WHAT IS BEING ASKED: Everything from the line with "rotate([0, flat_lean, 0])" through the line with "cad_parts[node].hide_render = cad_parts[node].hide_viewport" should be repeated exactly, both of those lines included, and nothing else.

..............................

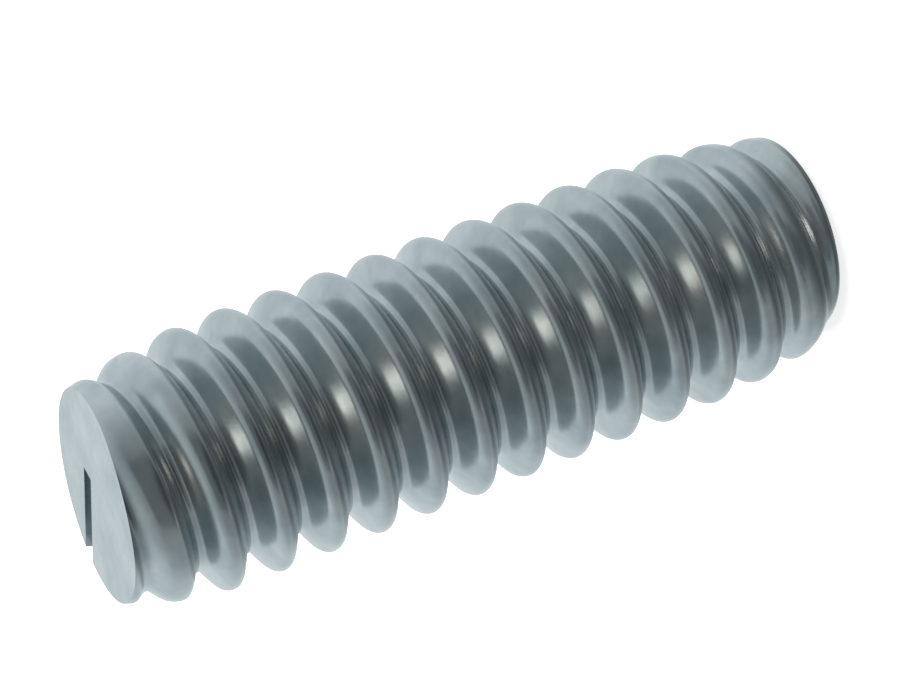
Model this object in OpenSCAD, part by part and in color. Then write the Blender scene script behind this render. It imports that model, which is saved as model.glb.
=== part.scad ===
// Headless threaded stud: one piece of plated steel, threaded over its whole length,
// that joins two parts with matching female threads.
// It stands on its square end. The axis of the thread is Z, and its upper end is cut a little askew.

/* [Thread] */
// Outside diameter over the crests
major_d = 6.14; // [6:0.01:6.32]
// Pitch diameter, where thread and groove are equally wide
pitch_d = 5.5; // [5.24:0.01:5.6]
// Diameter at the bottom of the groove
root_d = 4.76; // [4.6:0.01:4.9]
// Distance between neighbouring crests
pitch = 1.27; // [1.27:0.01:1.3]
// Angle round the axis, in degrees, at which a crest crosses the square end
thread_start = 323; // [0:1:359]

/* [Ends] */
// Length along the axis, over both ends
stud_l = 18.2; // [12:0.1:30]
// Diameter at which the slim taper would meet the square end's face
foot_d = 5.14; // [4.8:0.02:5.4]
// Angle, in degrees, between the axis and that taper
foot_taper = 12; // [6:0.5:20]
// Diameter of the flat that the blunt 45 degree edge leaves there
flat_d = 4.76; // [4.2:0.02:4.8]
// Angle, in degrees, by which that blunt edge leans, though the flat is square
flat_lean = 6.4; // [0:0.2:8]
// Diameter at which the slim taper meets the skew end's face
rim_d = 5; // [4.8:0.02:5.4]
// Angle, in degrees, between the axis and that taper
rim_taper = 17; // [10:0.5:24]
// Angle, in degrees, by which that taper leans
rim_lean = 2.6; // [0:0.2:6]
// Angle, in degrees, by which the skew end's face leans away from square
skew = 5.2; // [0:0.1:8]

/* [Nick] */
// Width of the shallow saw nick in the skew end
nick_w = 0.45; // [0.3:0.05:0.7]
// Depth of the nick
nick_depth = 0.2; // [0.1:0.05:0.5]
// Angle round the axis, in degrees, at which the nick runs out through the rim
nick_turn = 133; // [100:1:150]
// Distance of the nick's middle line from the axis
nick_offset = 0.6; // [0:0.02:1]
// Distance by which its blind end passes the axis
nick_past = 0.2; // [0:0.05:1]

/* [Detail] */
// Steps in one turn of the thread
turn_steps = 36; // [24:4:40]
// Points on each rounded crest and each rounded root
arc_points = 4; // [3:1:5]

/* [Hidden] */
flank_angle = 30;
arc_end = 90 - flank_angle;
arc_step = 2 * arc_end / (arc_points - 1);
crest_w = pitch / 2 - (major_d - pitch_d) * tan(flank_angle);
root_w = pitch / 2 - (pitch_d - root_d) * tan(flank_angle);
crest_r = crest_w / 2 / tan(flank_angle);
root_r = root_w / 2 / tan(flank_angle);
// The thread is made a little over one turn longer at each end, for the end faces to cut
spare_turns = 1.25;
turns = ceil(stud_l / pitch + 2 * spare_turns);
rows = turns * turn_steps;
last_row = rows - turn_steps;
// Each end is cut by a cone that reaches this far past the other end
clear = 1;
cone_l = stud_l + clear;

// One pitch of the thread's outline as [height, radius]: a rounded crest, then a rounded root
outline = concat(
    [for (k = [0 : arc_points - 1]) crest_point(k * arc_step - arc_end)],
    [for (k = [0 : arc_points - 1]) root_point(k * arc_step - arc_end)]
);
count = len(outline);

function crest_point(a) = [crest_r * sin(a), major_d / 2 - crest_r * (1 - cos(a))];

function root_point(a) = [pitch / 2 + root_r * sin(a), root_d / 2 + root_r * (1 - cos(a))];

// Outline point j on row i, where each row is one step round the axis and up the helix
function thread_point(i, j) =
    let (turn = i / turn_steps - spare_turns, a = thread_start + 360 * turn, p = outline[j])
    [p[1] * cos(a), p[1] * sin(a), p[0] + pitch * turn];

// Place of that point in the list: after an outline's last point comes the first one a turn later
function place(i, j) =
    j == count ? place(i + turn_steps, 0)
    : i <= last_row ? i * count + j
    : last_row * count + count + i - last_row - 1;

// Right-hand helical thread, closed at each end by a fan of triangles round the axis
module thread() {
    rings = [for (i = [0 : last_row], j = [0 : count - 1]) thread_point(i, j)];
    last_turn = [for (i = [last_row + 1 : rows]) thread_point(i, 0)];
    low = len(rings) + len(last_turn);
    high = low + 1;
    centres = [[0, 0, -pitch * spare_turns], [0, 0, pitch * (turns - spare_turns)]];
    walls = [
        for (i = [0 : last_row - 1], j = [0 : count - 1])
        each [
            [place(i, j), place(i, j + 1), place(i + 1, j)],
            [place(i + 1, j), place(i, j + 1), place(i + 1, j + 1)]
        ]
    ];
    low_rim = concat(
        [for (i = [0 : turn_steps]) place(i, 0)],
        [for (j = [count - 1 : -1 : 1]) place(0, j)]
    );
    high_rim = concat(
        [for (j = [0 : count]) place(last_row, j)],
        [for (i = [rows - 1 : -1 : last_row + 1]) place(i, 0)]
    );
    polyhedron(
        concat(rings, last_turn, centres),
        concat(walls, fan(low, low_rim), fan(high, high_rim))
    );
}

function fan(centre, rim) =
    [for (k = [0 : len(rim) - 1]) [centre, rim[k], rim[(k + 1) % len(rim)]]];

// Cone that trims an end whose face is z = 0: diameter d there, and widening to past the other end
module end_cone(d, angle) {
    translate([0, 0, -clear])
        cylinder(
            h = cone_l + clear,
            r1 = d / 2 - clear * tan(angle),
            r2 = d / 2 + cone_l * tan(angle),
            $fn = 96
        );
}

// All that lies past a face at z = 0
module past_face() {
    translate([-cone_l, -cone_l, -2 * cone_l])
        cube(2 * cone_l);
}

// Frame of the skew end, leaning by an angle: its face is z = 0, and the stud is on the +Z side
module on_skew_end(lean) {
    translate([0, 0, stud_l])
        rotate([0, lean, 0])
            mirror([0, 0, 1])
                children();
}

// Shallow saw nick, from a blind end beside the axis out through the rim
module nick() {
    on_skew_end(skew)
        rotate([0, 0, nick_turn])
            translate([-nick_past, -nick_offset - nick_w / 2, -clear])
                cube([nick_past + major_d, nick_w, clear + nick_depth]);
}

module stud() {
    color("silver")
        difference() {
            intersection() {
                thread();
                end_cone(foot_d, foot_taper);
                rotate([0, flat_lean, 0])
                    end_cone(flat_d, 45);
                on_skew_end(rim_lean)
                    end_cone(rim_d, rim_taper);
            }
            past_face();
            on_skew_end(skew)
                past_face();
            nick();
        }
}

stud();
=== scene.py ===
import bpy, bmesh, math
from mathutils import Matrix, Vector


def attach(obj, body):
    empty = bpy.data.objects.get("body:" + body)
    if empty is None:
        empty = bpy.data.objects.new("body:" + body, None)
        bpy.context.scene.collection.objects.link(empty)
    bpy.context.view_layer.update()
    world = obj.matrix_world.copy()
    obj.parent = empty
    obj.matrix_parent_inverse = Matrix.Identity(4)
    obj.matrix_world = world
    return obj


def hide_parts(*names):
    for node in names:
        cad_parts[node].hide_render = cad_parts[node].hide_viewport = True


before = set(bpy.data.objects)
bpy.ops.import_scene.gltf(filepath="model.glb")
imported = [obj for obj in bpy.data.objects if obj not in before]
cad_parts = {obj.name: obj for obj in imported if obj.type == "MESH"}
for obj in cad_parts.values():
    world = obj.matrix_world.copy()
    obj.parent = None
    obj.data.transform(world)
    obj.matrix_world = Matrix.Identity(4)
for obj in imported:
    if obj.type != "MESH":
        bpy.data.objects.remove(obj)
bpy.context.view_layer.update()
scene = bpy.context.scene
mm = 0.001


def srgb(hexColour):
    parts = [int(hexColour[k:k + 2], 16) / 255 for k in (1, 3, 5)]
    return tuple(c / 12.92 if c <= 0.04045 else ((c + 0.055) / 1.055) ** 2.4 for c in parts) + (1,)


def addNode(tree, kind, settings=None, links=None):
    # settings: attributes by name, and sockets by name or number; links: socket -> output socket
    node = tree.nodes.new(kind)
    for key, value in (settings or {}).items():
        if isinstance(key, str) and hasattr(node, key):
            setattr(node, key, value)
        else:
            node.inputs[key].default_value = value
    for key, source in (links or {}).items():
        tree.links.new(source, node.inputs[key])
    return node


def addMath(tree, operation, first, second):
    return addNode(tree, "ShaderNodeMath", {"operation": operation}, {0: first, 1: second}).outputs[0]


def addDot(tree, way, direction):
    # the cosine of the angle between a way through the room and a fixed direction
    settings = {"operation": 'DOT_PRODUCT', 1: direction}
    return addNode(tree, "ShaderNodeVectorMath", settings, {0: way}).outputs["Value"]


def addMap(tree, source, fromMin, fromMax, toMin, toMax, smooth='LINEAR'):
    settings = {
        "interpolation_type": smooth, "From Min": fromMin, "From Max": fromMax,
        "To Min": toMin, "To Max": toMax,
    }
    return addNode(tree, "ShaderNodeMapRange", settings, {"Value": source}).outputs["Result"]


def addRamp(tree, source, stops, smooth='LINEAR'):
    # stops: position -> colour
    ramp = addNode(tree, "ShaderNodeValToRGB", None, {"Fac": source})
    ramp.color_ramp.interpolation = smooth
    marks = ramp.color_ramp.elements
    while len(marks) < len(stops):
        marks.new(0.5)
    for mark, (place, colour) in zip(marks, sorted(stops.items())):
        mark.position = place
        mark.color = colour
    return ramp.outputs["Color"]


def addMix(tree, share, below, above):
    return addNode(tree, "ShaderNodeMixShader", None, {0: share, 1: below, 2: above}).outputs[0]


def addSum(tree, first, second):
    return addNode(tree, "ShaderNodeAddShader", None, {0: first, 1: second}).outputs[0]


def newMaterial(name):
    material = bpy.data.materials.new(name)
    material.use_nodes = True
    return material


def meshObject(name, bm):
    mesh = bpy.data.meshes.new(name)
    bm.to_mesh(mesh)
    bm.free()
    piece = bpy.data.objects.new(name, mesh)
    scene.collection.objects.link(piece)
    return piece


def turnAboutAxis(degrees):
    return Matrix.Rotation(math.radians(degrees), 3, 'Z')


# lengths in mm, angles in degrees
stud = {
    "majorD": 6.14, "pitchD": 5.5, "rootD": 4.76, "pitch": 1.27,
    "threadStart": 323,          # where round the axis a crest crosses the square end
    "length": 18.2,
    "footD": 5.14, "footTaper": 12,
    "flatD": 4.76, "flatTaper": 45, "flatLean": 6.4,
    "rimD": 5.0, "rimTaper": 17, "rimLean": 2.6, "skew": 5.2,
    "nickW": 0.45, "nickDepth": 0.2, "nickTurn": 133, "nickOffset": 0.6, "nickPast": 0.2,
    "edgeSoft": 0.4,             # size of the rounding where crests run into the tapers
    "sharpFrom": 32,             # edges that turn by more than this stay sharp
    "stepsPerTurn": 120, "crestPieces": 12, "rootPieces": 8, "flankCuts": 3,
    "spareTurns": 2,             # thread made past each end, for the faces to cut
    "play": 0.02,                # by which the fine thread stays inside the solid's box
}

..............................

ANSWER FOR THE TASK:
                rotate([0, flat_lean, 0])
                    end_cone(flat_d, 45);
                on_skew_end(rim_lean)
                    end_cone(rim_d, rim_taper);
            }
            past_face();
            on_skew_end(skew)
                past_face();
            nick();
        }
}

stud();
=== scene.py ===
import bpy, bmesh, math
from mathutils import Matrix, Vector


def attach(obj, body):
    empty = bpy.data.objects.get("body:" + body)
    if empty is None:
        empty = bpy.data.objects.new("body:" + body, None)
        bpy.context.scene.collection.objects.link(empty)
    bpy.context.view_layer.update()
    world = obj.matrix_world.copy()
    obj.parent = empty
    obj.matrix_parent_inverse = Matrix.Identity(4)
    obj.matrix_world = world
    return obj


def hide_parts(*names):
    for node in names:
        cad_parts[node].hide_render = cad_parts[node].hide_viewport = True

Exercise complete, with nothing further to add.